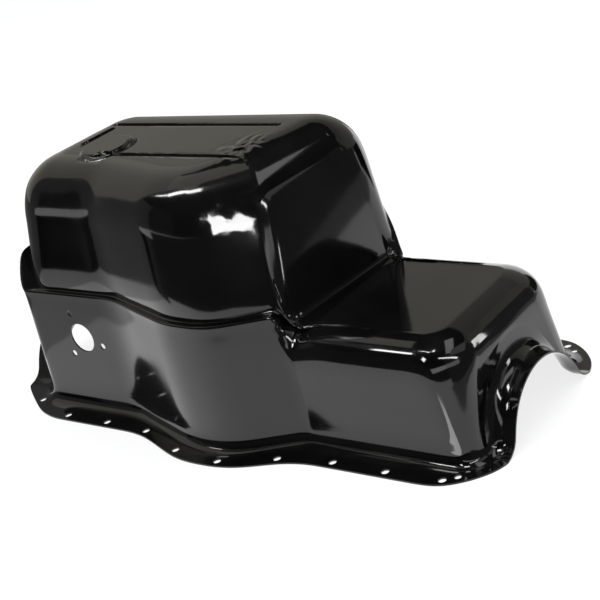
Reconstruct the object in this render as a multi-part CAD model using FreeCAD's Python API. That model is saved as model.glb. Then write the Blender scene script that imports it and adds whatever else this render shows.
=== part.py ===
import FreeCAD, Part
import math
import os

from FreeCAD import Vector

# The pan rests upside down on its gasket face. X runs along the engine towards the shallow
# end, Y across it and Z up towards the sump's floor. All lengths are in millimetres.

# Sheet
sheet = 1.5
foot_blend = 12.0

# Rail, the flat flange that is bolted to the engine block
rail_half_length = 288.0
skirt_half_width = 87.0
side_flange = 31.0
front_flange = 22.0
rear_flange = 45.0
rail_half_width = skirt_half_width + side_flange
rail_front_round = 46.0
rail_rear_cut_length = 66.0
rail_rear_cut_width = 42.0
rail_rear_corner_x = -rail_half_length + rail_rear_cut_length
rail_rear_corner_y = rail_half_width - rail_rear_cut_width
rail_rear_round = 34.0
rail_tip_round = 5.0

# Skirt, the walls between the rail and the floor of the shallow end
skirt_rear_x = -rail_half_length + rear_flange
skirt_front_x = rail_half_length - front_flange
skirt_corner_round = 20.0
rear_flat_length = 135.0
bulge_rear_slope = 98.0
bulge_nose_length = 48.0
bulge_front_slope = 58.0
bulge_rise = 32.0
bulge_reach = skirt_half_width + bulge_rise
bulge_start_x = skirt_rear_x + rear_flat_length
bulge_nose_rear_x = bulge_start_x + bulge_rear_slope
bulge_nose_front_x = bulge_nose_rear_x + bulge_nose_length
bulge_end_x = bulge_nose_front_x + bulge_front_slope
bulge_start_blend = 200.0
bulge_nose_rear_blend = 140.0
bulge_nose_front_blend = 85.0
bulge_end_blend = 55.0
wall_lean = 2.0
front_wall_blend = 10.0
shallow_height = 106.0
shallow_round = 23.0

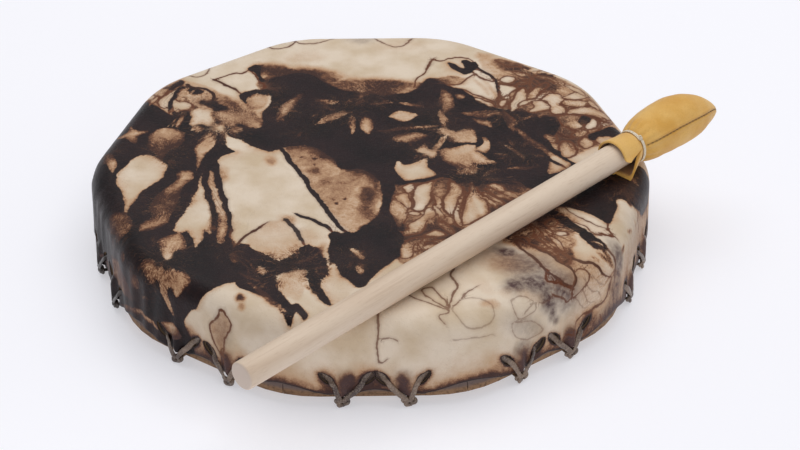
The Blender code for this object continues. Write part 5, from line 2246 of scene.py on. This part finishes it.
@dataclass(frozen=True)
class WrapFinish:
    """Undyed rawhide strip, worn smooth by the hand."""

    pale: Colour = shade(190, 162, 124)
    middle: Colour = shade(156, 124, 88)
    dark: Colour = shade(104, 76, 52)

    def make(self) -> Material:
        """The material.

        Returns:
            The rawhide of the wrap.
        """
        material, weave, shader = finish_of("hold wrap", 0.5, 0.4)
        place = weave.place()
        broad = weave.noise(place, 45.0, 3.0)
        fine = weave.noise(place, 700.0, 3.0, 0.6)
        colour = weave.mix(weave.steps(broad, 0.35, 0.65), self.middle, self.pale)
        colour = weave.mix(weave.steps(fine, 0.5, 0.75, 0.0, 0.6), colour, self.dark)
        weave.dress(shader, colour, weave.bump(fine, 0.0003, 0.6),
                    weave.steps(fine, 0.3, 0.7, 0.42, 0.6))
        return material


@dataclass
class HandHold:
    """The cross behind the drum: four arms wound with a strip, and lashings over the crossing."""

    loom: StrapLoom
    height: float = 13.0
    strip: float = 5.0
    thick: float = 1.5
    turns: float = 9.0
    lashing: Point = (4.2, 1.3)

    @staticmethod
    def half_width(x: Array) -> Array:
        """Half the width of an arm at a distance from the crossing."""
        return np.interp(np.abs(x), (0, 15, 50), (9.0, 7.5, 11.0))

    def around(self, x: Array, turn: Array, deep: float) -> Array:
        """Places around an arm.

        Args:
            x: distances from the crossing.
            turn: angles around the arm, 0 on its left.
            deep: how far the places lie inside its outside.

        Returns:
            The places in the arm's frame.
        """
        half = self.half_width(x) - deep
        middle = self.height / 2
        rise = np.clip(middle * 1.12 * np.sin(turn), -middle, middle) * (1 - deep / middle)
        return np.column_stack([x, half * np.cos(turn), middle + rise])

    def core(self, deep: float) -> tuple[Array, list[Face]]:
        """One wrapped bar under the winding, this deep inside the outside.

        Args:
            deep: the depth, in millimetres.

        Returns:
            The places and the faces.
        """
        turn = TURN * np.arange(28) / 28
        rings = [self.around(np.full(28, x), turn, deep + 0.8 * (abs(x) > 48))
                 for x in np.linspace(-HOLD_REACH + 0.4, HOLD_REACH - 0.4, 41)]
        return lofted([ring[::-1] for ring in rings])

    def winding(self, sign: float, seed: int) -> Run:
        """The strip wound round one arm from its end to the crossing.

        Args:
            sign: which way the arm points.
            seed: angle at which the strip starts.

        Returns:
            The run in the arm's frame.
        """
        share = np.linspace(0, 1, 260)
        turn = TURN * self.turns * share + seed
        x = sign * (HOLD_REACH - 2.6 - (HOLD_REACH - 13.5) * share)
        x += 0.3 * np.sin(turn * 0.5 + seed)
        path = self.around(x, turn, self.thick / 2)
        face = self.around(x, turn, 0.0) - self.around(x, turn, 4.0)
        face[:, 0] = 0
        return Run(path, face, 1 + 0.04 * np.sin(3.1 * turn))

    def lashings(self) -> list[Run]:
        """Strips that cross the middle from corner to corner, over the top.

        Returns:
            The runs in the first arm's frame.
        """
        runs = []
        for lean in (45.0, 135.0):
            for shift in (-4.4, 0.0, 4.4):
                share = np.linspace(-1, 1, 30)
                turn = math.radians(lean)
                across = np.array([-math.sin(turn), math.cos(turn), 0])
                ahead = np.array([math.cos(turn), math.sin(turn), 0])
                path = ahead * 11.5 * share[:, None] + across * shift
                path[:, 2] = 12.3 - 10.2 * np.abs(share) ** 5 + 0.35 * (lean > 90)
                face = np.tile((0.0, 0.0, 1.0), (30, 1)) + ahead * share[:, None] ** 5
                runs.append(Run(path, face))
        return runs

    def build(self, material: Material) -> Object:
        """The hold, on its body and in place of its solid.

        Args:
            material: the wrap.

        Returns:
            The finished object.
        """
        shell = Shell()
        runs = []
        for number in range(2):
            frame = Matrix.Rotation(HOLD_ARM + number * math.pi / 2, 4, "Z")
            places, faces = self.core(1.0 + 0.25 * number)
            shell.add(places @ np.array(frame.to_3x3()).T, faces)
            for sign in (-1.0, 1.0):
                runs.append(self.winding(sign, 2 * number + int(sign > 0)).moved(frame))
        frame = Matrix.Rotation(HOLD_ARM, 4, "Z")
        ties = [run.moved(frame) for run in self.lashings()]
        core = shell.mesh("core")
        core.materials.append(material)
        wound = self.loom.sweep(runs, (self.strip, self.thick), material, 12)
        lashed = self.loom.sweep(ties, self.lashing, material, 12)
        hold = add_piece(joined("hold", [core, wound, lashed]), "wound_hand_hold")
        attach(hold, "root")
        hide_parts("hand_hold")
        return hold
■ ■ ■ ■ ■
● Task brief:
From the records above, pull out every line containing the word "Blender".

● Answer:
Reconstruct the object in this render as a multi-part CAD model using FreeCAD's Python API. That model is saved as model.glb. Then write the Blender scene script that imports it and adds whatever else this render shows.
The Blender code for this object continues. Write part 5, from line 2246 of scene.py on. This part finishes it.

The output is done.